Green variety of chalcedony

Chrome chalcedony is a green variety of the mineral chalcedony, colored by small quantities of chromium.
Its name is derived from Mutorashanga, a small ferrochrome mining town in Zimbabwe where the mineral was discovered in the 1950s.

It is most commonly found in Zimbabwe, where it is known as Mtorolite, Mtorodite, or Matorolite. It is also marketed using the trade name, Aquaprase.

==Chemical composition==

Chrome chalcedony is similar in appearance to the better known chrysoprase, but differs in that whilst chrome chalcedony is colored by chromium (as chromium(III) oxide), chrysoprase is colored by nickel. The two can be distinguished with a Chelsea color filter, as chrome chalcedony will appear red, whilst chrysoprase will appear green. Chrome chalcedony (unlike chrysoprase) may also contain tiny black specks of chromite.

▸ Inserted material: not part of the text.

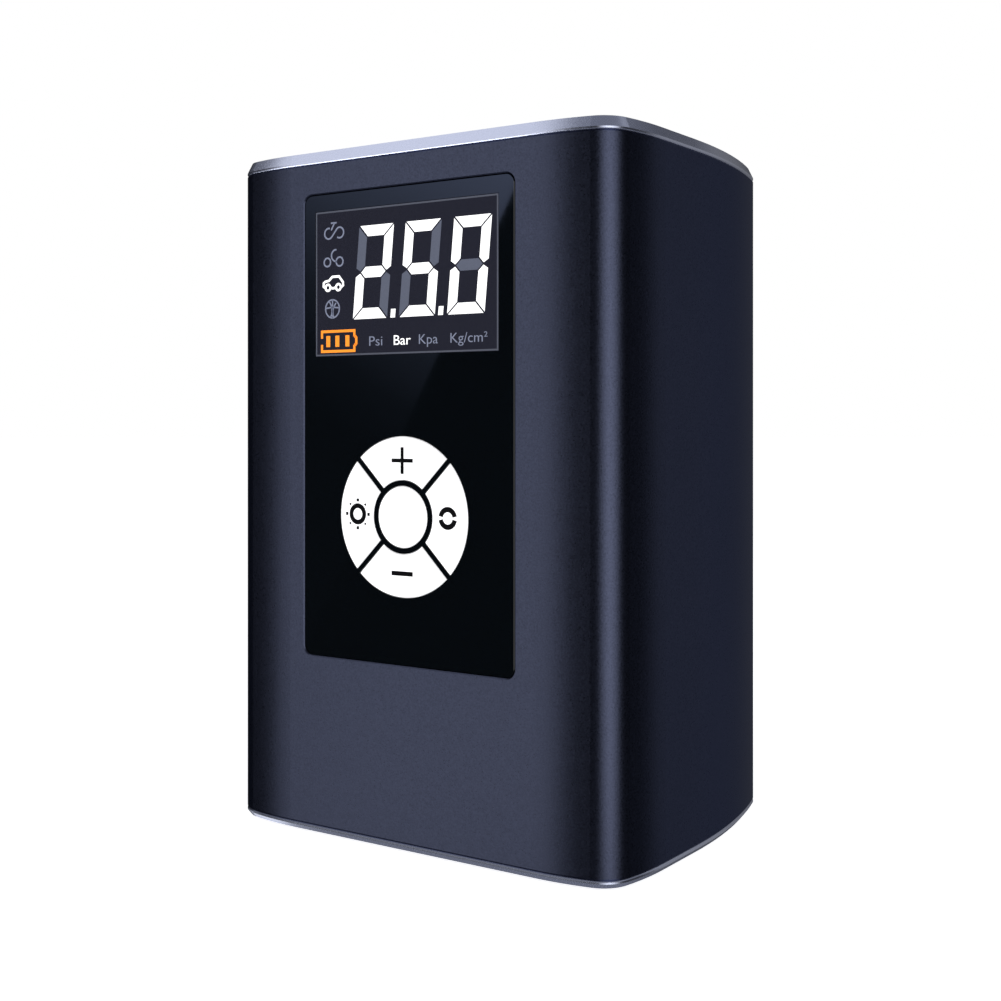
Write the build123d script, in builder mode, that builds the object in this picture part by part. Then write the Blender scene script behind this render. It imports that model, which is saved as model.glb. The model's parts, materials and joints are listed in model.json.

Chrome chalcedony is (together with agate, carnelian, chrysoprase, heliotrope, onyx and others) a variety of chalcedony. This is a cryptocrystalline form of silica, consisting of fine intergrowths of the minerals quartz and moganite.

==Locality==

Chrome chalcedony (known as mtorolite, mtorodite or matorolite) occurs in Zimbabwe, principally near to the mining town of Mtoroshanga, located on the Great Dyke geological feature. It has also been discovered in western Australia, the Balkans, Bolivia, Turkey and the Ural Mountains.

==Ancient history==

Chrome chalcedony was widely used in jewellery and seals throughout the Roman Empire. The source of the mineral is unclear, as whilst Pliny the Elder described it as coming from India, no deposits have been found there. It may have come from Anatolia (in modern-day Turkey), where deposits are known to exist.

Chrome chalcedony disappeared from use sometime in the 2nd century. It was only rediscovered when the Zimbabwean deposits were found in the 1950s.